EXERCISE DIRECTIONS:
Copy out the complete listing, word for word.

STORED ROWS:
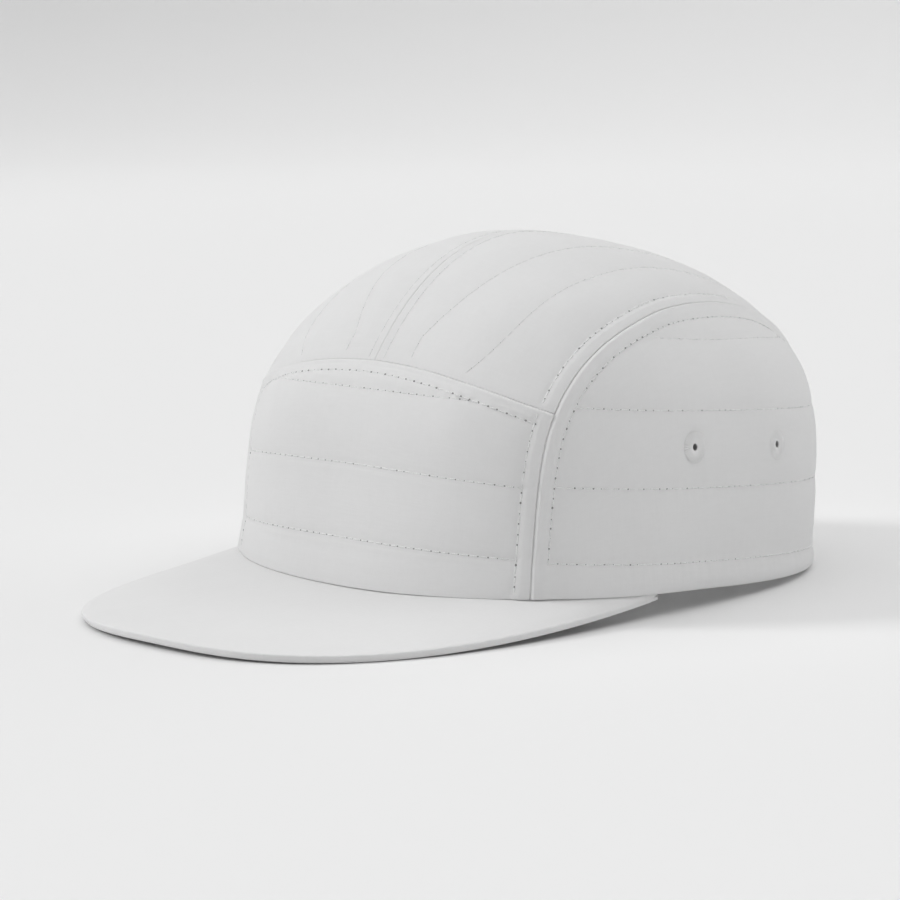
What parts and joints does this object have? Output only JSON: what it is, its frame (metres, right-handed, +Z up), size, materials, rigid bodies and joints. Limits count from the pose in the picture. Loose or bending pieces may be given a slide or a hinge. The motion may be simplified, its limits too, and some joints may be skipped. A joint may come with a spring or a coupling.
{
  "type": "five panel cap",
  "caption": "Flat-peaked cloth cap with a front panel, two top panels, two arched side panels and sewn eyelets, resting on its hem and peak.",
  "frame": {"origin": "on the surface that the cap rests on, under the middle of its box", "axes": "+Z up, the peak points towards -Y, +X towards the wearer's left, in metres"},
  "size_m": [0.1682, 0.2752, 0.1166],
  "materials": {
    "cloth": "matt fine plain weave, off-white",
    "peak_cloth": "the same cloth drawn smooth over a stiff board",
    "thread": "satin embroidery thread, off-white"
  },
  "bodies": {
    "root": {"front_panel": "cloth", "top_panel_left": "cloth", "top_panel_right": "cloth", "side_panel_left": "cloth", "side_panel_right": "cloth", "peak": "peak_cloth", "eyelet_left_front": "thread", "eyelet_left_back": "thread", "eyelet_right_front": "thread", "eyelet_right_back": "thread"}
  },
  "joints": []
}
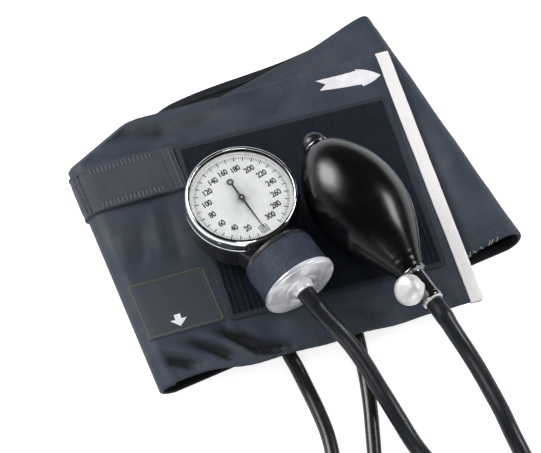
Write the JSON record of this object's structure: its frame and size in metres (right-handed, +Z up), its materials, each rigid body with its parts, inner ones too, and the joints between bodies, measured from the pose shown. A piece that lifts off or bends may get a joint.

EXERCISE OUTPUT:
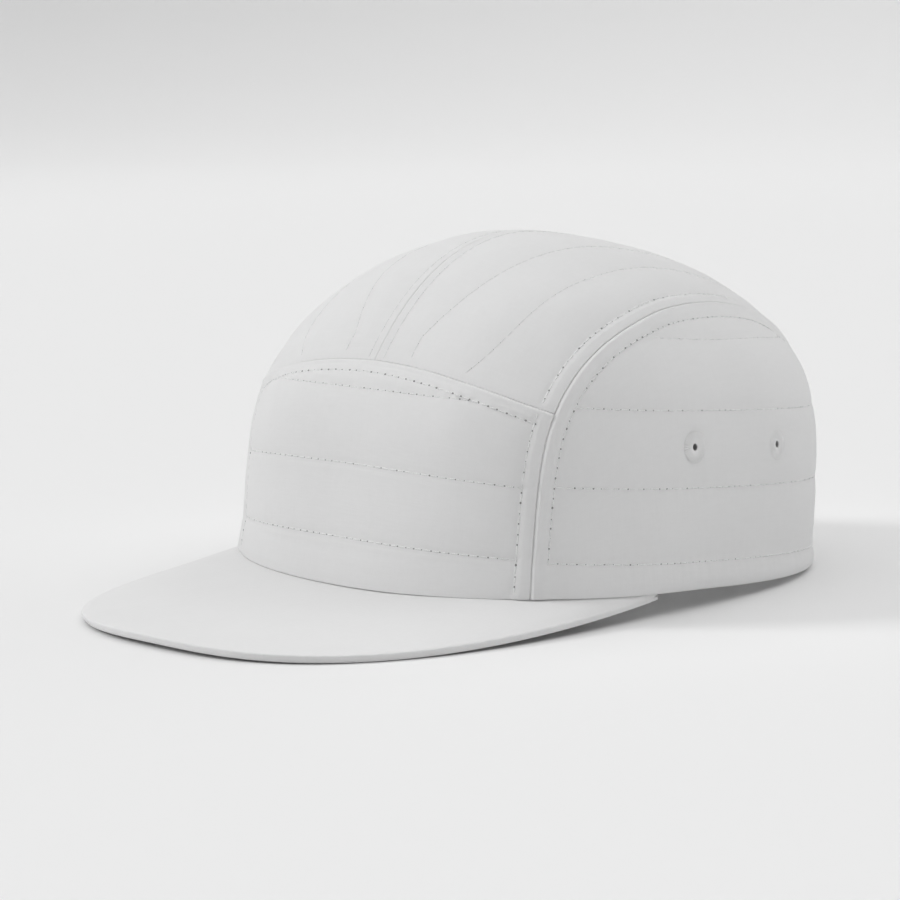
What parts and joints does this object have? Output only JSON: what it is, its frame (metres, right-handed, +Z up), size, materials, rigid bodies and joints. Limits count from the pose in the picture. Loose or bending pieces may be given a slide or a hinge. The motion may be simplified, its limits too, and some joints may be skipped. A joint may come with a spring or a coupling.
{
  "type": "five panel cap",
  "caption": "Flat-peaked cloth cap with a front panel, two top panels, two arched side panels and sewn eyelets, resting on its hem and peak.",
  "frame": {"origin": "on the surface that the cap rests on, under the middle of its box", "axes": "+Z up, the peak points towards -Y, +X towards the wearer's left, in metres"},
  "size_m": [0.1682, 0.2752, 0.1166],
  "materials": {
    "cloth": "matt fine plain weave, off-white",
    "peak_cloth": "the same cloth drawn smooth over a stiff board",
    "thread": "satin embroidery thread, off-white"
  },
  "bodies": {
    "root": {"front_panel": "cloth", "top_panel_left": "cloth", "top_panel_right": "cloth", "side_panel_left": "cloth", "side_panel_right": "cloth", "peak": "peak_cloth", "eyelet_left_front": "thread", "eyelet_left_back": "thread", "eyelet_right_front": "thread", "eyelet_right_back": "thread"}
  },
  "joints": []
}
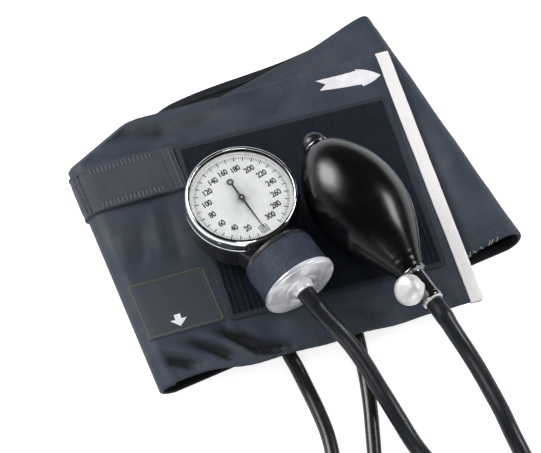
Write the JSON record of this object's structure: its frame and size in metres (right-handed, +Z up), its materials, each rigid body with its parts, inner ones too, and the joints between bodies, measured from the pose shown. A piece that lifts off or bends may get a joint.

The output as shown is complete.